What is a 'World Passport', why does Mos Def have one, and how do I get mine?
American musician, actor and artist most commonly known as Mos Def was arrested this week in South Africa on charges of using a fake passport, after his U.S. passport expired while he and his family were living abroad for several years. Def, born Dante Terrell Smith Bey, but now going by the name Yasiin Bey, was ordered to leave the country by the end of January or face charges of using a false identity for using an unrecognized travel document known as a "world passport," and helping his family stay in the country illegally.
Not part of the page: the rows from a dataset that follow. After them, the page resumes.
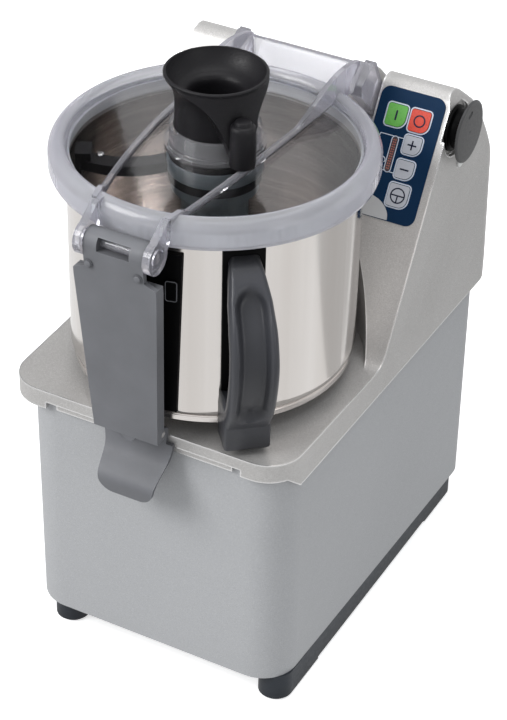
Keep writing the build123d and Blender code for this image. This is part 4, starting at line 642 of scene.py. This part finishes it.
def make_disc():
    stem = [(0, 119.3), (18.0, 119.3), (18.5, 119.8), (18.5, 121.6), (18.0, 122.2), (16.2, 122.5),
            (15.4, 123.4), (15.2, 129.6), (14.6, 130.6), (0, 131.0)]
    # The stem is near black: painted shade for the dark gap behind the knob's disc.
    base = about_hinge(stem, 60).piece("knob_stem", "bracket", "machine", slot_of["hinge_knob_base"])
    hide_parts("hinge_knob_base")

    outer, radius = 133.5, 25.0
    side = [(0, -2.2), (radius - 1.0, -2.2), (radius - 0.3, -1.9), (radius, -1.2), (radius - 0.3, -0.5),
            (radius - 1.2, -0.1), (radius - 2.4, 0.0), (0, 0.0)]
    disc = about_hinge([(r, outer + x) for r, x in side], 72).thing("knob_disc")
    hole = Shape().prism(bar(HINGE_Y - 3.5, HINGE_RISE + 14.4, HINGE_Y + 0.5, HINGE_RISE + 15.6, 4.0),
                         lambda y, z, x: (x, y, z), outer - 4, outer + 2).thing("hole")
    disc = combined(disc, hole, "DIFFERENCE")
    settle(disc, "disc", body_of["hinge_knob_disc"])
    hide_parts("hinge_knob_disc")


# Printing on the panel and the keys
def on_panel(x, up, out):
    """A point over the panel, from its lower left corner."""
    along = PANEL_LOW + up
    return (PANEL_LEFT + x, COLUMN_FRONT + along * sin(SLOPE) - out * cos(SLOPE),
            along * cos(SLOPE) + out * sin(SLOPE))


def key_outline(x, up, width, height, grow):
    """A key's outline, grown: three small corners and a big one at the lower right."""
    w, h = width / 2 + grow, height / 2 + grow
    corners = ((-1, -1, 2 + grow, pi), (1, -1, 6.5 + grow, 1.5 * pi), (1, 1, 2 + grow, 0),
               (-1, 1, 2 + grow, pi / 2))
    points = []
    for side_x, side_y, radius, start in corners:
        points += arc(x + side_x * (w - radius), up + side_y * (h - radius), radius, start, start + pi / 2)
    return points


def make_prints():
    low, high = PANEL_FACE - 0.02, PANEL_FACE + 0.08
    frames = Shape()
    for row in KEYS.values():
        frames.band(key_outline(*row, 1.45), key_outline(*row, 0.45), on_panel, low, high)
    frames.piece("key_frames", "print", "machine", slot_of["control_panel"])

    lines = Shape()
    outer, inner = (arc(BAR_X, BAR_HIGH - BAR_HALF, BAR_HALF + g, 0, pi, 10)
                    + arc(BAR_X, BAR_LOW + BAR_HALF, BAR_HALF + g, pi, 2 * pi, 10) for g in (0.95, 0.3))
    lines.band(outer, inner, on_panel, low, high)
    for x0, y0, x1, y1 in ((22.8, 64.3, 28.0, 64.3), (19.6, 64.3, 8.4, 64.3), (8.4, 64.3, 7.2, 60.4),
                           (22.8, 36.9, 27.2, 36.9), (19.4, 37.2, 12.6, 37.2)):
        lines.prism(bar(x0, y0, x1, y1, 0.65), on_panel, low, high)
    curl = arc(15.2, 44.6, 2.7, radians(-40), radians(215), 20)
    back = arc(15.2, 44.6, 2.05, radians(-40), radians(215), 20)[::-1]
    lines.prism(curl + back, on_panel, low, high)
    lines.piece("panel_lines", "print", "machine", slot_of["control_panel"])

    top = PANEL_FACE + 0.3
    dots = Shape()
    for i in range(13):
        for side in (-0.8, 0.8):
            centre = (BAR_X + side,
                      BAR_LOW + BAR_HALF + 0.2 + i * (BAR_HIGH - BAR_LOW - 2 * BAR_HALF - 0.4) / 12)
            dots.prism(circle(*centre, 0.55, 10), on_panel, top - 0.02, top + 0.08)
    dots.piece("light_dots", "dot", "machine", slot_of["light_bar"])

    turn = [i * pi / 40 for i in range(41)]
    edge = [(10.0 + 22.0 * cos(t), 0.7 + 16.2 * sin(t)) for t in reversed(turn)]
    edge = [p for p in edge if p[0] > 0.35]
    corner = arc(8.0, 8.0, 7.65, 1.5 * pi, pi, 10)
    Shape().prism(edge + corner, on_panel, low, high - 0.02).piece(
        "bare_oval", "oval", "machine", slot_of["control_panel"])


def make_symbols():
    """I, O, plus, minus and pulse, each on its own key."""
    low, high = KEY_TOP - 0.02, KEY_TOP + 0.06
    centres = {name: row[:2] for name, row in KEYS.items()}

    def mark(name, shape):
        shape.piece(name[:-4] + "_mark", "ink", name, slot_of[name])

    x, y = centres["start_key"]
    mark("start_key", Shape().prism(bar(x, y - 3.3, x, y + 3.3, 1.5), on_panel, low, high))
    x, y = centres["stop_key"]
    mark("stop_key", Shape().band(circle(x, y, 4.9), circle(x, y, 3.7), on_panel, low, high))
    x, y = centres["plus_key"]
    a, b = 3.7, 0.62
    cross = [(-b, -a), (b, -a), (b, -b), (a, -b), (a, b), (b, b), (b, a), (-b, a), (-b, b), (-a, b),
             (-a, -b), (-b, -b)]
    mark("plus_key", Shape().prism([(x + u, y + v) for u, v in cross], on_panel, low, high))
    x, y = centres["minus_key"]
    mark("minus_key", Shape().prism([(x - a, y - b), (x + a, y - b), (x + a, y + b), (x - a, y + b)],
                                    on_panel, low, high))
    x, y = centres["pulse_key"]
    pulse = Shape().band(circle(x, y, 6.2), circle(x, y, 5.1), on_panel, low, high)
    pulse.prism(bar(x - 5.2, y, x + 5.2, y, 1.1), on_panel, low, high)
    pulse.prism(bar(x, y - 5.2, x, y - 0.4, 1.1), on_panel, low, high)
    mark("pulse_key", pulse)


# Small mouldings
def make_mouldings():
    def on_pad(across, rise, out):
        return around_bowl(PAD_ANGLE, PAD_REACH + out, across, PAD_RISE + rise)

    def outline(half_x, half_y, radius):
        return [p for sx, sy, start in ((-1, -1, pi), (1, -1, 1.5 * pi), (1, 1, 0), (-1, 1, pi / 2))
                for p in arc(sx * (half_x - radius), sy * (half_y - radius), radius, start,
                             start + pi / 2, 6)]

    Shape().band(outline(4.5, 8.5, 2.0), outline(3.9, 7.9, 1.4), on_pad, -0.05, 0.35).piece(
        "pad_border", "latch", "machine", slot_of["magnet_pad"])

    def under_latch(x, z, back):
        return (x, -21.4 + back, z)

    tab = arc(2.0, 6.2, 6.4, pi, 2 * pi, 24)
    round_tab = arc(2.0, 6.2, 5.7, pi, 2 * pi, 24)
    rings = [[under_latch(x, z, d) for x, z in line] for line, d in ((round_tab, 0), (tab, 0.7), (tab, 3.0))]
    Shape().skin(rings).piece("latch_tab", "latch", "latch", slot_of["latch_plate"])

    for side, name in ((-1, "left"), (1, "right")):
        x, z, face = LATCH_PIN_X * side, LATCH_PIN_RISE, LATCH_FACE_Y
        dome = [(0, 0.9), (1.6, 0.85), (2.3, 0.6), (2.6, 0.2), (2.6, -0.6), (0, -0.6)]
        turns = [2 * pi * i / 24 for i in range(24)]
        rings = [[(x + r * cos(t), face - out, z + r * sin(t)) for r, out in dome] for t in turns]
        Shape().skin(rings, closed=True).piece("latch_pin_" + name, "latch", "latch", slot_of["latch_plate"])


# Floor, backdrop and light
def by_ray(tree, path, rays, lit, plain):
    """A shader that these kinds of ray see as plain, and all others as lit."""
    seen = path.outputs[rays[0]]
    for ray in rays[1:]:
        either = tree.nodes.new("ShaderNodeMath")
        either.operation = "MAXIMUM"
        tree.links.new(seen, either.inputs[0])
        tree.links.new(path.outputs[ray], either.inputs[1])
        seen = either.outputs[0]
    mix = tree.nodes.new("ShaderNodeMixShader")
    tree.links.new(seen, mix.inputs[0])
    tree.links.new(lit, mix.inputs[1])
    tree.links.new(plain, mix.inputs[2])
    return mix.outputs[0]


def make_stage():
    floor_material = bpy.data.materials.new("floor")
    floor_material.use_nodes = True
    tree = floor_material.node_tree
    shader = tree.nodes["Principled BSDF"]
    shader.inputs["Base Color"].default_value = (0.93, 0.93, 0.93, 1)
    shader.inputs["Roughness"].default_value = 0.9
    glow = tree.nodes.new("ShaderNodeEmission")
    glow.inputs["Strength"].default_value = 0.62
    both = tree.nodes.new("ShaderNodeAddShader")
    tree.links.new(shader.outputs[0], both.inputs[0])
    tree.links.new(glow.outputs[0], both.inputs[1])
    dim = tree.nodes.new("ShaderNodeBsdfDiffuse")
    dim.inputs["Color"].default_value = (0.42, 0.42, 0.42, 1)
    mirror = tree.nodes.new("ShaderNodeEmission")
    mirror.inputs["Strength"].default_value = 0.92
    path = tree.nodes.new("ShaderNodeLightPath")
    seen = by_ray(tree, path, ["Is Camera Ray", "Is Transmission Ray"], dim.outputs[0], both.outputs[0])
    seen = by_ray(tree, path, ["Is Glossy Ray"], seen, mirror.outputs[0])
    tree.links.new(seen, tree.nodes["Material Output"].inputs["Surface"])
    mesh = bpy.data.meshes.new("floor")
    mesh.from_pydata([(-6, -6, 0), (6, -6, 0), (6, 6, 0), (-6, 6, 0)], [], [(0, 1, 2, 3)])
    mesh.materials.append(floor_material)
    floor = bpy.data.objects.new("floor", mesh)
    bpy.context.scene.collection.objects.link(floor)

    world = bpy.data.worlds.new("world")
    bpy.context.scene.world = world
    world.use_nodes = True
    tree = world.node_tree
    lit = tree.nodes["Background"]
    lit.inputs["Color"].default_value = (0.94, 0.97, 1.0, 1)
    lit.inputs["Strength"].default_value = 0.55
    plain = tree.nodes.new("ShaderNodeBackground")
    plain.inputs["Color"].default_value = (1, 1, 1, 1)
    plain.inputs["Strength"].default_value = 1.0
    mirror = tree.nodes.new("ShaderNodeBackground")
    mirror.inputs["Color"].default_value = (0.78, 0.78, 0.79, 1)
    path = tree.nodes.new("ShaderNodeLightPath")
    seen = by_ray(tree, path, ["Is Glossy Ray"], lit.outputs[0], mirror.outputs[0])
    seen = by_ray(tree, path, ["Is Camera Ray", "Is Transmission Ray"], seen, plain.outputs[0])
    tree.links.new(seen, tree.nodes["World Output"].inputs["Surface"])


def lamp(name, place, target, size, power, colour=(1, 1, 1)):
    data = bpy.data.lights.new(name, "AREA")
    data.shape = "RECTANGLE"
    data.size, data.size_y = size
    data.energy, data.color = power, colour
    thing = bpy.data.objects.new(name, data)
    thing.location = place
    thing.rotation_euler = (Vector(target) - Vector(place)).to_track_quat("-Z", "Y").to_euler()
    bpy.context.scene.collection.objects.link(thing)


def card(name, place, target, size, grey, through=False):
    """A dark or light card that only reflections see, or also what lies under glass."""
    material = bpy.data.materials.new(name)
    material.use_nodes = True
    tree = material.node_tree
    glow = tree.nodes.new("ShaderNodeEmission")
    glow.inputs["Color"].default_value = (grey, grey, grey, 1)
    tree.links.new(glow.outputs[0], tree.nodes["Material Output"].inputs["Surface"])
    mesh = bpy.data.meshes.new(name)
    w, h = size[0] / 2, size[1] / 2
    mesh.from_pydata([(-w, -h, 0), (w, -h, 0), (w, h, 0), (-w, h, 0)], [], [(0, 1, 2, 3)])
    mesh.materials.append(material)
    thing = bpy.data.objects.new(name, mesh)
    thing.location = place
    thing.rotation_euler = (Vector(target) - Vector(place)).to_track_quat("-Z", "Y").to_euler()
    thing.visible_camera = False
    thing.visible_diffuse = False
    thing.visible_shadow = False
    thing.visible_transmission = through
    bpy.context.scene.collection.objects.link(thing)


def make_light():
    middle = (0, 0, 0.25)
    lamp("key", (-1.5, -1.9, 2.0), middle, (1.4, 1.4), 54)
    lamp("top", (0.1, 0.2, 2.7), middle, (2.0, 2.0), 20)
    lamp("right", (2.4, -0.8, 1.2), middle, (1.0, 1.8), 8)
    card("floor_right", (0.62, 0.56, 0.004), (0.62, 0.56, 1.0), (0.75, 0.75), 0.58)
    card("dark_back", (-1.56, 0.93, 1.4), middle, (1.6, 1.3), 0.02, True)


make_camera()
made = make_materials()
dress()
make_funnel()
make_hub_ring()
make_handle()
make_disc()
make_prints()
make_symbols()
make_mouldings()
make_stage()
make_light()
bpy.context.scene.view_settings.view_transform = "Standard"
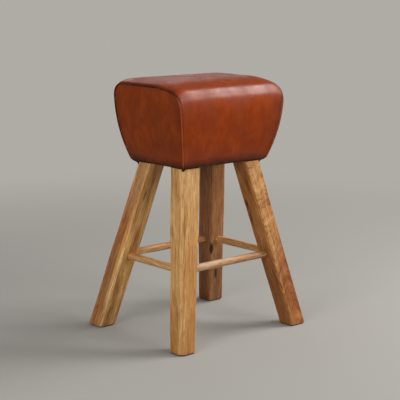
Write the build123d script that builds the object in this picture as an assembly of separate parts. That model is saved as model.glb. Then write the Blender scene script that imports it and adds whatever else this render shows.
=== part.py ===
from build123d import *
import math
import os

# Bar stool: a tapered leather seat box on four splayed wooden legs.
# Millimetres. Z is up from the floor. The seat is long in X and its front faces -Y.

# Leg frame
glide_thickness = 3.0
glide_inset = 3.0
leg_rise = 500.4
foot_spread_x = 225.1
foot_spread_y = 183.2
head_spread_x = 121.4
head_spread_y = 72.4
foot_size = 60.0
head_size = 66.0
foot_chamfer = 11.5
head_chamfer = 8.5
stretcher_diameter = 22.0
stretcher_height = 221.0
tenon_web = 1.8
tenon_clearance = 0.15

# Leather seat box, outside sizes. Heights are above the leather's underside.
seat_rise = 246.6
crown_rise = 13.5
crown_fall_length = 42.0
crown_seam_margin = 3.0
seat_top_length = 418.0
seat_foot_length = 330.0
end_upright_over_top = 9.4
seat_wide_depth = 290.0
seat_foot_depth = 224.0
side_upright_run = 3.0
bottom_round = 20.0
front_round = 50.0
back_round = 36.0
front_fall_run = 78.0
front_fall_angle = 15.0

# Upholstery layers
leather_thickness = 1.6
wadding_thickness = 3.0
wadding_hem_height = 12.0
layer_gap = 0.3
hem_width = 20.0
piping_diameter = 4.5
piping_sink = 1.0
piping_gap = 0.3
seam_trim = 2.0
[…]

The allegations are serious, but Bey dismisses their merit. He says that South Africa has accepted world passports as valid ID in the past, and that he has used it for years. In an audio statement released as a full takeover of Kanye West's website, Bey explains:
"They are making false claims against me, a world passport is not a fictitious document. It's been accepted here in South Africa on numerous occasions...as early as 1996 and as late as 2013."
But what exactly is a world passport? The brainchild of now deceased Vermont resident Garry Davis, the document traces its roots back to 1948, when Davis, fresh home from war, relinquished his U.S. citizenship at the American Embassy in Paris. The now-undocumented Davis then created the International Citizen Card and The International Registry of World Citizens, an organization meant to mint and distribute the new form of international ID.
Declaring himself to be a citizen of the world, Davis spent much of his life distributing International Citizen Cards, and later, the world passport. Davis saw his small, 30-page book as a potential means of identifying refugees from war-torn nations who find themselves far from the organizations that would otherwise provide passports, documentation and support, but also as a more philosophical solution to the cultural and national borders and bureaucracy that divide us as humans. Invoking 30 articles of the 1948 Universal Declaration of Human Rights as the global law empowering the world passport, the organization distributing the booklets claims:
"The World Passport represents the inalienable human right of freedom of travel on planet Earth. Therefore it is premised on the fundamental oneness or unity of the human community."
His career spent issuing IDs that many would argue are fraudulent earned David multiple arrests, but eventually he secured a global office in the form of the World Service Authority in Washington, D.C.
So do you need a world passport? Probably not. As the international incident currently unfolding surrounding Bey's citizenship, identity and legal status indicate, the world passport is hardly a universally recognized document. Still, whether it be from a desire to stick it to the man or just plain curiosity, you can apply for the document yourself at the World Government of World Citizens' website.